The agencies are Federal Deposit Insurance Corporation, Office of the Comptroller of the Currency, Federal Housing Finance Agency, and the National Credit Union Administration.

“The underlying statute by which your agencies are pursuing this exercise does not leave room for ambiguity; all six of the ‘appropriate’ Federal regulators must participate,” Quaadman wrote. “The ‘proposing release’ published by your agencies does not conform with section 956, as it does not include the Federal Reserve and the SEC. Furthermore, as of this date, the proposal was not published in the Federal Register.”

Quaadman noted that the word “shall” in Dodd-Frank means it is mandatory; thus, a failure of all the agencies spelled out in Section 956 to participate in the process would render any effort to finalize the rules invalid.

Dodd-Frank, which Congress passed in 2010 in response to the 2008 financial crisis, included Section 956, which is intended to reign in reckless behavior on Wall Street caused by imprudent incentive compensation packages for bankers. And investor advocates have urged regulators over the years to adopt the rule, but strong banking industry opposition to the rule led to the prolonged delay.

The Chamber said that Section 956 rules could adversely impact the competitiveness of the banking system if they are not informed by a careful study of current corporate practices surrounding executive pay.

“Banks must be provided the appropriate flexibility to offer compensation to attract and retain high-performing talent,” Quaadman wrote. Moreover, he said that Section 956 does not require implementing regulations but provides the agencies an option to issue guidance to satisfy the provision. And he pointed out that in 2010, the agencies issued Interagency Guidance on best practices, policies, and procedures. Thus, he said that the six agencies should consider if guidance is a more appropriate tool.

Had regulators adopted the proposed rule as issued in March 2011, financial firms would have been banned from giving out pay packages that encourage excessive risk-taking. Firms would have to file annual reports describing the financial incentives, including narrative descriptions of pay packages and the firm’s compensation policies and procedures. The proposing release cited arrangements that “rewarded employees — including non-executive personnel like traders with large position limits, underwriters, and loan officers — for increasing an institution’s revenue or short-term profit without sufficient recognition of the risks the employees’ activities posed to the institutions, and therefore potentially to the broader financial system.”

In 2016, changes that financial companies made to their compensation practices since the 2011 proposal was released persuaded the regulators to modify the proposal. The requirements would apply to banks, broker-dealers, credit unions, and investment advisers with $1 billion or more in assets.

Investor advocates have pointed out that Section 956 rules must be adopted not only because of the financial crisis in 2008 but also because of the banking turmoil last year with Silicon Valley Bank (SVB) and some other regional banks.

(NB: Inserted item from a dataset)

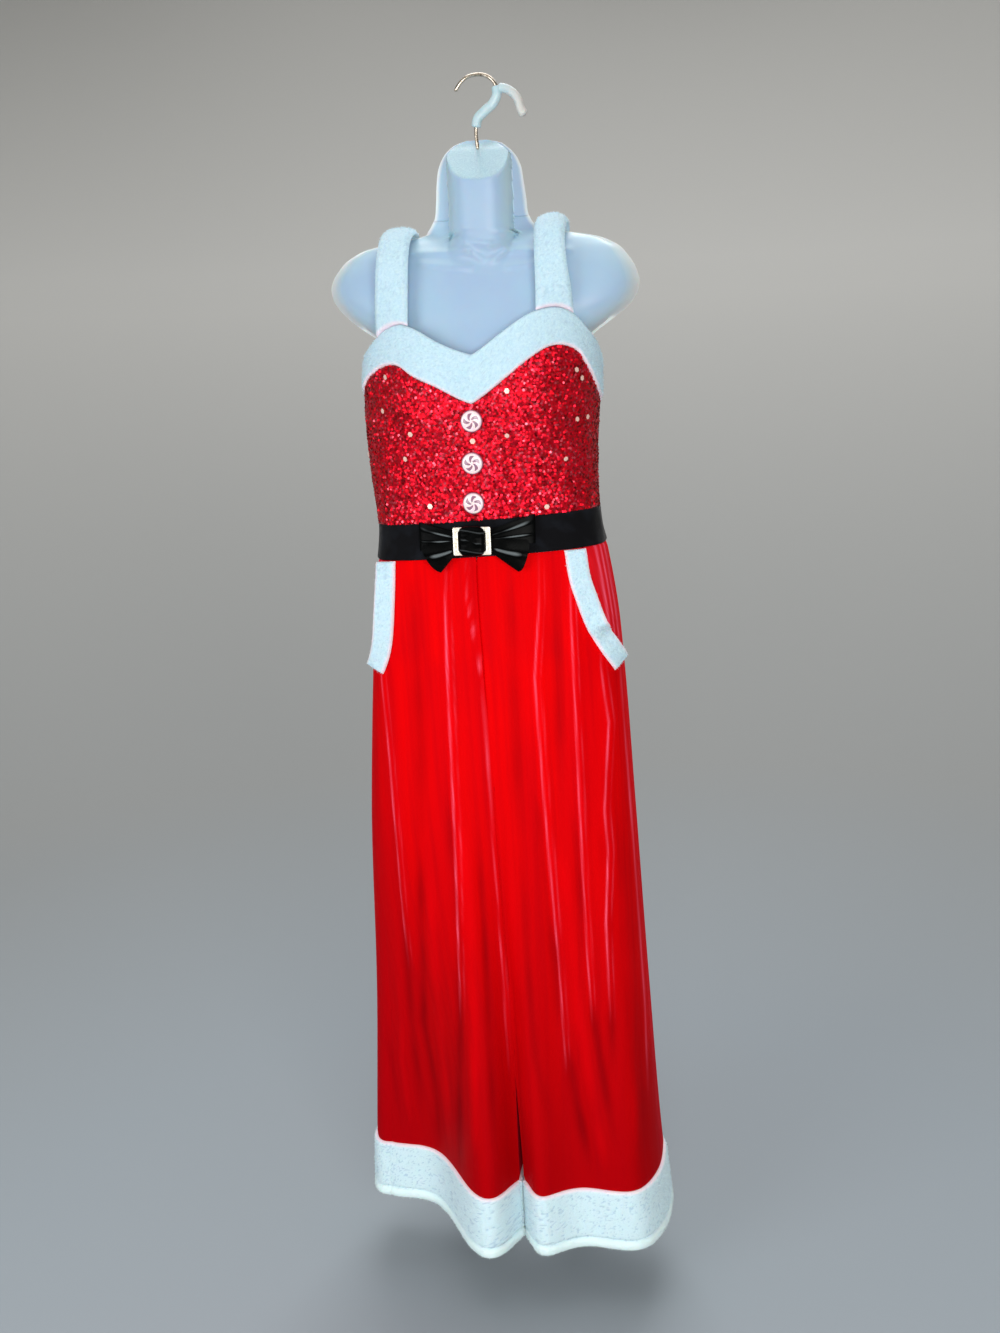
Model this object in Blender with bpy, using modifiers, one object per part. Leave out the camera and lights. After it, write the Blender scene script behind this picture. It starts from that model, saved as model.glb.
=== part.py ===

Where Things are With SEC, Fed

In the meantime, it is unclear when the SEC will issue the reproposal, but a person close to the matter said that the regulator is currently doing an economic analysis.

It is also unclear when the Fed will issue a proposal, especially as some critics say that the central bank may be too sympathetic to banks.

Chair Jerome Powell, for example, in March said compensation was a minor contributor to SVB’s issues, and added that the central bank would not commit to completing work on the rule this year.

“I would like to understand the problem we’re solving, and then I would like to see a proposal that addresses that problem,” he said in congressional testimony. Powell was first appointed by President Trump, and President Biden reappointed him to head up the Fed.

However, a Fed spokesperson in early May reportedly said that the central bank is committed to working with other agencies on a joint rule, but needs to take into account updated information that reflects current industry practices.